## Start

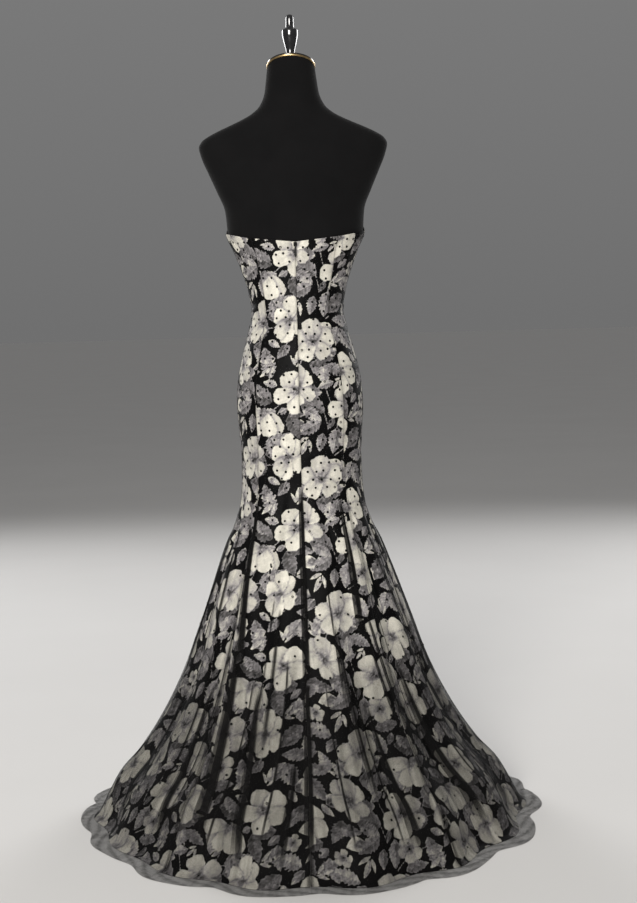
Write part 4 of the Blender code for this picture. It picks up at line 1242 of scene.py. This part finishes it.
def selectOnly(pieces):
    bpy.ops.object.select_all(action="DESELECT")
    for piece in pieces:
        piece.select_set(True)
    bpy.context.view_layer.objects.active = pieces[0]


def joinPieces(pieces, name):
    selectOnly(pieces)
    bpy.ops.object.join()
    pieces[0].name = name
    pieces[0].data.name = name
    return pieces[0]


def smoothPiece(piece, angle=40):
    selectOnly([piece])
    bpy.ops.object.shade_smooth_by_angle(angle=math.radians(angle))


def makeNeckTrim():
    rim = turnedPiece("rim_ring", neckTrim["rimBase"], neckTrim["rim"])
    slantPiece(rim)
    cap = turnedPiece("cap_plate", neckTrim["capBase"], neckTrim["cap"])
    slantPiece(cap)
    boss = turnedPiece("cap_boss", neckTrim["bossBase"], neckTrim["boss"])
    cap = joinPieces([cap, boss], "cap_plate")
    places, radii = zip(*neckTrim["finial"])
    profile = smoothCurve(places, radii)
    levels = np.linspace(places[0], places[-1], neckTrim["finialRows"])
    rows = [(float(level), float(profile(level))) for level in levels]
    finial = turnedPiece("finial_turned", neckTrim["finialBase"], rows)
    for piece, material, slot, node in ((rim, "gilt", "rim_gold", "neck_rim"),
                                        (cap, "lacquer", "cap_black", "neck_cap"),
                                        (finial, "lacquer", "cap_black", "finial")):
        smoothPiece(piece)
        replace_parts(dress(piece, material), node)


makeNeckTrim()
print("neck trim ready")

# Zip slider and its pull

zipPull = {
    "bar": (0, 0.1060, 1.26808),
    "lean": -0.1337,
    "plate": (0.0074, 0.0012, 0.0090),
    "plateBack": 0.0026,  # how far behind the bar the plate's face lies
    "post": (0.0008, 0.0024),
    "postInner": 0.0018,
    "postOver": 0.0009,
    "barRadius": 0.0006,
    "thick": 0.0011,
    # drop below the bar, and half width (mm)
    "rows": ((0.8, 1.3), (3.4, 1.3), (5.6, 1.4), (8, 1.55), (11, 1.7), (14, 1.9), (17, 2.1), (20, 2.2),
             (22, 2.2), (23.5, 2.15), (24.7, 1.9), (25.5, 1.65), (26.2, 1.3), (26.6, 0.9)),
    "eye": (0.0014, 0.0004, 0.0012),  # middle radius, half its wall and half its width
    "rounding": 0.00025,
    "nose": (0.55, 0.32, 0.30),  # width, height and place of the plate's nose, as shares of the plate
}


def roundEdges(piece, width, segments, angle):
    bevel = piece.modifiers.new("rounding", "BEVEL")
    bevel.width = width
    bevel.segments = segments
    bevel.limit_method = "ANGLE"
    bevel.angle_limit = math.radians(angle)
    bpy.ops.object.modifier_apply(modifier="rounding")


def zipBlock(size, centre, rounding):
    bpy.ops.mesh.primitive_cube_add(size=1, location=centre)
    block = bpy.context.active_object
    bpy.ops.transform.resize(value=size, center_override=centre)
    applyMoves()
    roundEdges(block, rounding, 3, 30)
    return block


def zipRod(radius, length, centre):
    bpy.ops.mesh.primitive_cylinder_add(vertices=24, radius=radius, depth=length, location=centre,
                                        rotation=(0, math.pi / 2, 0))
    applyMoves()
    return bpy.context.active_object


def makeSlider():
    x, y, z = zipPull["bar"]
    wide, thick, tall = zipPull["plate"]
    noseWide, noseTall, noseUp = zipPull["nose"]
    rounding = zipPull["rounding"]
    plateY = y - zipPull["plateBack"] - thick / 2
    parts = [zipBlock((wide, thick, tall), (x, plateY, z), 2 * rounding)]
    noseSize = (wide * noseWide, thick, tall * noseTall)
    parts.append(zipBlock(noseSize, (x, plateY, z + tall * noseUp), rounding))
    postThick, postTall = zipPull["post"]
    postX = zipPull["postInner"] + postThick / 2
    deep = zipPull["plateBack"] + zipPull["postOver"] + thick / 3
    for side in (-1, 1):
        spot = (x + side * postX, y + zipPull["postOver"] - deep / 2, z)
        parts.append(zipBlock((postThick, deep, postTall), spot, rounding))
    parts.append(zipRod(zipPull["barRadius"], 2 * postX, (x, y, z)))
    slider = joinPieces(parts, "slider_body")
    bpy.ops.transform.rotate(value=-zipPull["lean"], orient_axis="X", center_override=(x, y, z))
    applyMoves()
    smoothPiece(slider)
    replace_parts(dress(slider, "zip"), "zip_slider")


def makePull():
    x, y, z = bar = zipPull["bar"]
    rows = [(-drop / 1000, half / 1000) for drop, half in zipPull["rows"]]
    start = (x, y, z + rows[0][0])
    bpy.ops.mesh.primitive_plane_add(size=1, location=start)
    bpy.ops.transform.resize(value=(2 * rows[0][1], zipPull["thick"], 1), center_override=start)
    applyMoves()
    tab = drawOut(bar, rows, False)
    roundEdges(tab, zipPull["rounding"], 2, 40)
    middle, wall, halfWide = zipPull["eye"]
    bpy.ops.mesh.primitive_torus_add(major_radius=middle, minor_radius=wall, major_segments=32,
                                     minor_segments=12, location=bar, rotation=(0, math.pi / 2, 0))
    eye = bpy.context.active_object
    bpy.ops.transform.resize(value=(halfWide / wall, 1, 1), center_override=bar)
    applyMoves()
    pull = joinPieces([tab, eye], "pull_tab")
    smoothPiece(pull)
    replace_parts(dress(pull, "zip", "pull"), "zip_pull")


makeSlider()
makePull()
print("zip ready")

# Camera, light and floor

studio = {
    "camera": (-0.0383, 3.2, 1.10),
    "down": 5.16,
    "roll": 0.0265,
    "focal": 1430 / 903 * 36,  # 1430 pixels of 903, on 36 mm
    "key": (1.1, 5.5, 2.3),
    "keyPower": 122,
    "keySpread": 90,  # degrees, as of a softbox with a grid
    "leftLight": (3.4, -4.6, 2.8),
    "rightLight": (-3.4, -4.6, 2.8),
    "sidePower": 70,
    "sideSpread": 110,
    "horizon": 0.160,
    "zenith": 0.300,
}


def makeCamera():
    data = bpy.data.cameras.new("camera")
    data.lens = studio["focal"]
    data.sensor_width = 36
    data.sensor_fit = "AUTO"
    camera = addObject("camera", data)
    down, roll = math.radians(studio["down"]), studio["roll"]
    right = Vector((-1, 0, 0))
    up = Vector((0, -math.sin(down), math.cos(down)))
    forward = Vector((0, -math.cos(down), -math.sin(down)))
    rolledRight = right * math.cos(roll) - up * math.sin(roll)
    rolledUp = right * math.sin(roll) + up * math.cos(roll)
    turn = Matrix((rolledRight, rolledUp, -forward)).transposed().to_4x4()
    camera.matrix_world = Matrix.Translation(studio["camera"]) @ turn
    bpy.context.scene.camera = camera


def addLight(name, place, target, size, power, colour, spread=180):
    data = bpy.data.lights.new(name, "AREA")
    data.shape = "RECTANGLE"
    data.size, data.size_y = size
    data.energy = power
    data.color = colour
    data.spread = math.radians(spread)
    light = addObject(name, data)
    way = Vector(target) - Vector(place)
    light.matrix_world = Matrix.Translation(place) @ way.to_track_quat("-Z", "Y").to_matrix().to_4x4()


def makeStudio():
    bpy.ops.mesh.primitive_plane_add(size=240, location=(0, 0, 0))
    floor = bpy.context.active_object
    floor.name = "floor"
    material, tree, shader = newMaterial("paleFloor", (0.62, 0.61, 0.60), 0.8)
    addColour(tree, shader, noise(tree, onObject(tree), 1.3), (0.60, 0.59, 0.58), (0.65, 0.64, 0.63))
    floor.data.materials.append(material)
    addLight("key", studio["key"], (0, 0.1, 1.05), (2.2, 2.2), studio["keyPower"], (1.0, 0.975, 0.93),
             studio["keySpread"])
    for name, place in (("left", studio["leftLight"]), ("right", studio["rightLight"])):
        addLight(name, place, (0, 0, 0.8), (2.4, 2.4), studio["sidePower"], (1, 1, 1), studio["sideSpread"])
    world = bpy.data.worlds.new("room")
    world.use_nodes = True
    tree = world.node_tree
    way = addNode(tree, "TexCoord").outputs["Generated"]
    up = addNode(tree, "SeparateXYZ", {0: way}).outputs["Z"]
    shade = mapRange(tree, up, 0, 1, studio["horizon"], studio["zenith"])
    colour = addNode(tree, "CombineColor", {0: shade, 1: shade, 2: shade}).outputs[0]
    tree.links.new(colour, tree.nodes["Background"].inputs[0])
    bpy.context.scene.world = world
    bpy.context.scene.view_settings.view_transform = "Standard"


makeCamera()
makeStudio()

for name, node in cadNodes.items():
    if not node.hide_render:
        for slot in node.material_slots:
            slot.material = materials["steel"]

## End

__Aim of the exercise__.
Return nothing but the lines from the first line of the listing through the line with "bpy.ops.object.shade_smooth_by_angle(angle=math.radians(angle))", please, keeping every one of them unchanged.

__The answer__.
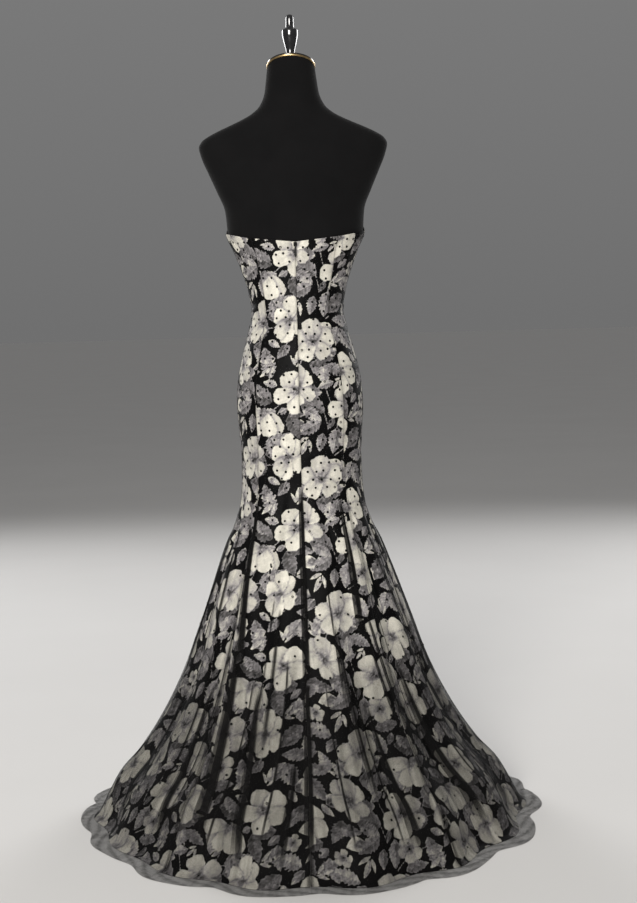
Write part 4 of the Blender code for this picture. It picks up at line 1242 of scene.py. This part finishes it.
def selectOnly(pieces):
    bpy.ops.object.select_all(action="DESELECT")
    for piece in pieces:
        piece.select_set(True)
    bpy.context.view_layer.objects.active = pieces[0]


def joinPieces(pieces, name):
    selectOnly(pieces)
    bpy.ops.object.join()
    pieces[0].name = name
    pieces[0].data.name = name
    return pieces[0]


def smoothPiece(piece, angle=40):
    selectOnly([piece])
    bpy.ops.object.shade_smooth_by_angle(angle=math.radians(angle))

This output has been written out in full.